All lines in which the word "from" occurs are to be extracted.

++++

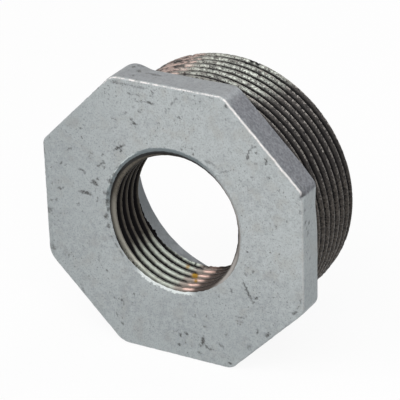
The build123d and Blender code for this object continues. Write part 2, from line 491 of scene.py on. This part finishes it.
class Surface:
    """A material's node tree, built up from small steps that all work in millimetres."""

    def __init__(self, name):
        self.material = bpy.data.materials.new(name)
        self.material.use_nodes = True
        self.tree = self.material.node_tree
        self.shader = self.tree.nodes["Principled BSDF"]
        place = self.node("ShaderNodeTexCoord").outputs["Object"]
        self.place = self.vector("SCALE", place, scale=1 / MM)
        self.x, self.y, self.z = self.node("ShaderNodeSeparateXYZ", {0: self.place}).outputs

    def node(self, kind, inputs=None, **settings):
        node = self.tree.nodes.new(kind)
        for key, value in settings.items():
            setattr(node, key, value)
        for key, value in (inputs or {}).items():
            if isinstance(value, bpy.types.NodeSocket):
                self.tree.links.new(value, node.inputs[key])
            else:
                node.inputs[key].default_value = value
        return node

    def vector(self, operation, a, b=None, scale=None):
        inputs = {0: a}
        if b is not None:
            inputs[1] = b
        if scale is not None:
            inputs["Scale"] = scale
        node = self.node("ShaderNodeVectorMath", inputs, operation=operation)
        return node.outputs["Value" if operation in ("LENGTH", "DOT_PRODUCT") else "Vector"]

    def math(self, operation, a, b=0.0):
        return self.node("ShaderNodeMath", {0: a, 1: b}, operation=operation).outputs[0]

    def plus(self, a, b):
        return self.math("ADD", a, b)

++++

**Solution to this task:**
The build123d and Blender code for this object continues. Write part 2, from line 491 of scene.py on. This part finishes it.
    """A material's node tree, built up from small steps that all work in millimetres."""